### PROMPT
Return each line of the listing that contains the string "pose".

### TASK INPUTS
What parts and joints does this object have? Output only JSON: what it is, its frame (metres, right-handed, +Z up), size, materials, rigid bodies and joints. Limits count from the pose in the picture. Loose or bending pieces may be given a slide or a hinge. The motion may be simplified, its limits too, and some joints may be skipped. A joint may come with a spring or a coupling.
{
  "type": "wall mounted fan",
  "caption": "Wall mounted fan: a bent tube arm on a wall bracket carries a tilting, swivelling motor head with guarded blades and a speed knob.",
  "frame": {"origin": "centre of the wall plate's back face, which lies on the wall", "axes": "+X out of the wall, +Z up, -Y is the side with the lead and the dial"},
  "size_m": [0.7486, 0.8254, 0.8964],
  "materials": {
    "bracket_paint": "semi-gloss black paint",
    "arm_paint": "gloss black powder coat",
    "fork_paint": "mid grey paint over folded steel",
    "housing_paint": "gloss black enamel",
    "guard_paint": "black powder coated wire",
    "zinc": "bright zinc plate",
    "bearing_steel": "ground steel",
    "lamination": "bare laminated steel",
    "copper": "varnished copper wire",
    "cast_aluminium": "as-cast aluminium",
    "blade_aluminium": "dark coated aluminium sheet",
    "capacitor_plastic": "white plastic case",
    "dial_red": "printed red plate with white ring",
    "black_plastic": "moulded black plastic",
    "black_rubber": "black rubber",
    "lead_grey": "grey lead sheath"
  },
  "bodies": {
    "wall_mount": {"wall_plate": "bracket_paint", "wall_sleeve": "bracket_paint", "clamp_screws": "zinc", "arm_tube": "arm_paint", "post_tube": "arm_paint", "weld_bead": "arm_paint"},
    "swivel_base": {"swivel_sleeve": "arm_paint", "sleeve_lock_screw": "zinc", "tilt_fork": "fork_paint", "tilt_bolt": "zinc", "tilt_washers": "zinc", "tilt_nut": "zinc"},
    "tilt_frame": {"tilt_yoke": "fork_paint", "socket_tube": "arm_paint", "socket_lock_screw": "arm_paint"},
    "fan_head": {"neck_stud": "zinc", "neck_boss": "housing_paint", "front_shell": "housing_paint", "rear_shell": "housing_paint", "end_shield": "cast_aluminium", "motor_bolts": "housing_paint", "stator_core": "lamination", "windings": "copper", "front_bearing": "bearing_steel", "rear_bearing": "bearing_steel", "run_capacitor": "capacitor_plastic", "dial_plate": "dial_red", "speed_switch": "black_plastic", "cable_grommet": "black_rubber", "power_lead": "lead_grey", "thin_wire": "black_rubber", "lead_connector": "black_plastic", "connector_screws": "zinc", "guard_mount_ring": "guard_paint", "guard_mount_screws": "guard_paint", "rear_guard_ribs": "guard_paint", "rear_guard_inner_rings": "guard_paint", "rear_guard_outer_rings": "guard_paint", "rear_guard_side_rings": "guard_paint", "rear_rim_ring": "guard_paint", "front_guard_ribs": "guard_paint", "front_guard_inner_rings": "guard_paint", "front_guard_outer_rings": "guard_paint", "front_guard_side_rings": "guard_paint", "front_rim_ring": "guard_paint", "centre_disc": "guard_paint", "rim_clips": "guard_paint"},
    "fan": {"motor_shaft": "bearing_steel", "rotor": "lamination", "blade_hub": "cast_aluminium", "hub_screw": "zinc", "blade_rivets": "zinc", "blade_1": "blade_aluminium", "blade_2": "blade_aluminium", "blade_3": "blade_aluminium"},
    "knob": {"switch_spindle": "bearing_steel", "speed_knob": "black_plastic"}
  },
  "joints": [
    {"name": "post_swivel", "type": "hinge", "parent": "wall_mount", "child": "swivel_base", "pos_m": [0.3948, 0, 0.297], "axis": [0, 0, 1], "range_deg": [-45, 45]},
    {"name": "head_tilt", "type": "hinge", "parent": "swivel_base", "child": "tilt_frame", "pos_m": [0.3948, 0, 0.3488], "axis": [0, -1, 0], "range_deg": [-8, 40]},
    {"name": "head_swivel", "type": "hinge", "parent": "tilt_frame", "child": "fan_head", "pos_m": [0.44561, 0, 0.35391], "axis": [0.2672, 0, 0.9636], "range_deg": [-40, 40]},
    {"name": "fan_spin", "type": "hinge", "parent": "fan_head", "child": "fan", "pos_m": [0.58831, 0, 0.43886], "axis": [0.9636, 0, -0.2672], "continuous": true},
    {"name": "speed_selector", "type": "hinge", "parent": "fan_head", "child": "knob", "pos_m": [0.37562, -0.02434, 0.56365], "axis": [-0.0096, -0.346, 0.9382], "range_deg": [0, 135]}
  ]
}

==

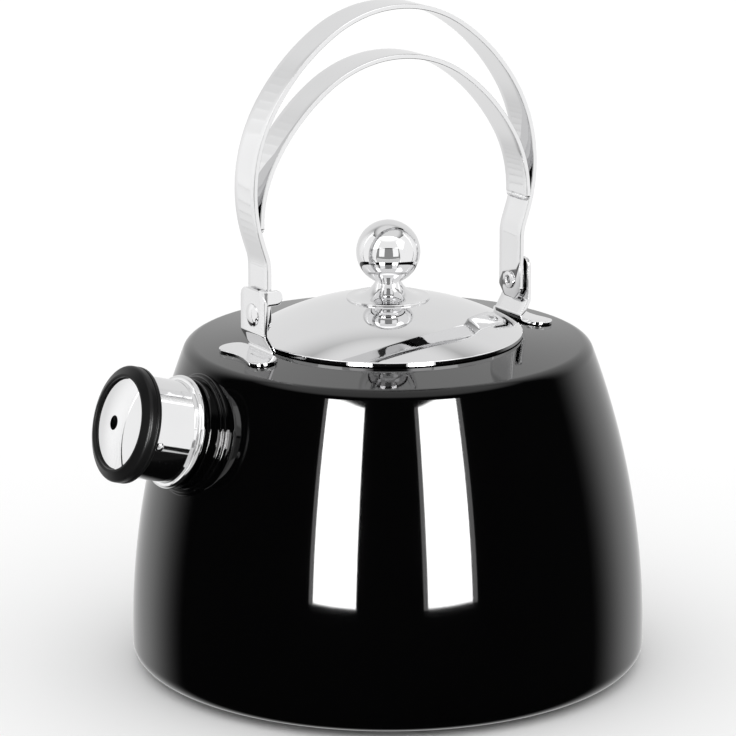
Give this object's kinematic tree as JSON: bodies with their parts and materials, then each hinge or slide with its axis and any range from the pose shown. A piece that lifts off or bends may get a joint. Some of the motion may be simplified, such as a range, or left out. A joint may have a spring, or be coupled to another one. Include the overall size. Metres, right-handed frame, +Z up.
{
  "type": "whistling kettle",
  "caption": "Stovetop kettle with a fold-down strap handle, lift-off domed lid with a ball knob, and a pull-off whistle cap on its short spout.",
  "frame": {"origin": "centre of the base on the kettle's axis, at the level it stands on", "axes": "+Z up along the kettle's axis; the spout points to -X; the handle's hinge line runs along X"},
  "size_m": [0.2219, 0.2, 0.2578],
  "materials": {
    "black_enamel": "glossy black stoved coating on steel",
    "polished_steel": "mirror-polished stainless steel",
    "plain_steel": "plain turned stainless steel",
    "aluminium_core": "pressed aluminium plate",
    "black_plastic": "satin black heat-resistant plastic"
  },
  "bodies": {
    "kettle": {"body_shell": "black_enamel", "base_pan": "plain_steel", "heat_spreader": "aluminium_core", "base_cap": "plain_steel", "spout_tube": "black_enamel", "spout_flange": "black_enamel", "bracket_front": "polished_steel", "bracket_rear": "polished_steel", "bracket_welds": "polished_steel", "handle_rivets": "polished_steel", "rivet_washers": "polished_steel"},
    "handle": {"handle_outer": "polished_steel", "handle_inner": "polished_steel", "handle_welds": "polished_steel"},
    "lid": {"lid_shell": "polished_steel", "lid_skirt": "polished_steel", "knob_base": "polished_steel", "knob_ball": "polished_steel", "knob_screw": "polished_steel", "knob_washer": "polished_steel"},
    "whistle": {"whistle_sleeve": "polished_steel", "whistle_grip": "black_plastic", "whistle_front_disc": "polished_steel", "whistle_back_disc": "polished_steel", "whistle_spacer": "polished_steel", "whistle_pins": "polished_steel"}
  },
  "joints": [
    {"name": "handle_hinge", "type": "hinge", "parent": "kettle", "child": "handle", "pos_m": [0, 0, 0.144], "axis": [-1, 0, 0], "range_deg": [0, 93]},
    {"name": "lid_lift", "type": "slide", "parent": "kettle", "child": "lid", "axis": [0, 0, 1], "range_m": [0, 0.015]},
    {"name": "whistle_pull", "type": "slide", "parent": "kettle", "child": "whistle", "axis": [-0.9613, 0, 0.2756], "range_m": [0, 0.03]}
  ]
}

...

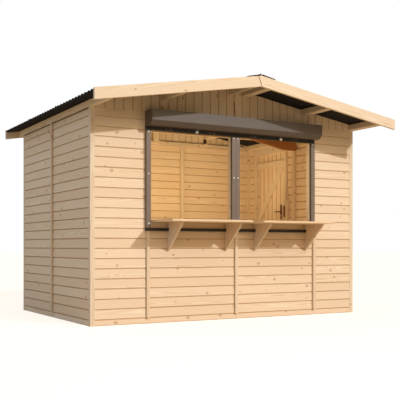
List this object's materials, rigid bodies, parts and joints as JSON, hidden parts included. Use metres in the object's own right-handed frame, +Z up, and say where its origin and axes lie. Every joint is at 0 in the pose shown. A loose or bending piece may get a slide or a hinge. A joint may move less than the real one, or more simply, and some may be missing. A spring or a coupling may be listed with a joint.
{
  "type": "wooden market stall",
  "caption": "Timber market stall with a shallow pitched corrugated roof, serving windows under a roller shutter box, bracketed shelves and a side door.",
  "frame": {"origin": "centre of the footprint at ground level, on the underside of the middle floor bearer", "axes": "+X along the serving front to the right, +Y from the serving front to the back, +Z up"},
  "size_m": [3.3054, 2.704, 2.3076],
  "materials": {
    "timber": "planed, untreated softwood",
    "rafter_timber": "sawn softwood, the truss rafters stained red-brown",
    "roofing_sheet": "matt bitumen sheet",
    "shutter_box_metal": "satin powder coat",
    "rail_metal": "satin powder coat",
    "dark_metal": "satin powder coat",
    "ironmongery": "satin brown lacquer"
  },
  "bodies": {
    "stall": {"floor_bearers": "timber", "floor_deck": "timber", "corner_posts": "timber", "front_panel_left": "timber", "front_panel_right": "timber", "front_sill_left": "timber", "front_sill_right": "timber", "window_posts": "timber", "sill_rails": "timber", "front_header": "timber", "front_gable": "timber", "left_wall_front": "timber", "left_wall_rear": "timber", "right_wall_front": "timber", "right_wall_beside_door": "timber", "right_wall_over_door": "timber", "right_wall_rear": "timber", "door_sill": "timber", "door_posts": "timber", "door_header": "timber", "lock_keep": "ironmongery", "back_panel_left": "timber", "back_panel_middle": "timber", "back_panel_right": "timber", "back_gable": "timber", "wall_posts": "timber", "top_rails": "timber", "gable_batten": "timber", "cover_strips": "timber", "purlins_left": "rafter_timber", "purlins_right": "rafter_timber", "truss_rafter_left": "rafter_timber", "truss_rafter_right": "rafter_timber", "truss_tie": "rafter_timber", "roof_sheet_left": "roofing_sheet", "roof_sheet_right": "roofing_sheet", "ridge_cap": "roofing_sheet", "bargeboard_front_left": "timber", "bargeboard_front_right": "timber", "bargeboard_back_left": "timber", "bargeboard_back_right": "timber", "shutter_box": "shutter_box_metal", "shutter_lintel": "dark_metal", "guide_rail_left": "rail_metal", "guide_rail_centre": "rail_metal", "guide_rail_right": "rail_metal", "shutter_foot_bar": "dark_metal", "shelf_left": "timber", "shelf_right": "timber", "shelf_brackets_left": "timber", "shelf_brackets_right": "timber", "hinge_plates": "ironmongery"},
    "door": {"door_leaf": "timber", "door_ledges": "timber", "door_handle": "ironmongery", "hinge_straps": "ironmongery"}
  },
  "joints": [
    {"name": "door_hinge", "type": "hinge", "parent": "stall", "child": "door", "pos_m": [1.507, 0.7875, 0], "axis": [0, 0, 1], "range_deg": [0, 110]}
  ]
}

### RESPONSE TO THIS EXERCISE
What parts and joints does this object have? Output only JSON: what it is, its frame (metres, right-handed, +Z up), size, materials, rigid bodies and joints. Limits count from the pose in the picture. Loose or bending pieces may be given a slide or a hinge. The motion may be simplified, its limits too, and some joints may be skipped. A joint may come with a spring or a coupling.
Give this object's kinematic tree as JSON: bodies with their parts and materials, then each hinge or slide with its axis and any range from the pose shown. A piece that lifts off or bends may get a joint. Some of the motion may be simplified, such as a range, or left out. A joint may have a spring, or be coupled to another one. Include the overall size. Metres, right-handed frame, +Z up.
List this object's materials, rigid bodies, parts and joints as JSON, hidden parts included. Use metres in the object's own right-handed frame, +Z up, and say where its origin and axes lie. Every joint is at 0 in the pose shown. A loose or bending piece may get a slide or a hinge. A joint may move less than the real one, or more simply, and some may be missing. A spring or a coupling may be listed with a joint.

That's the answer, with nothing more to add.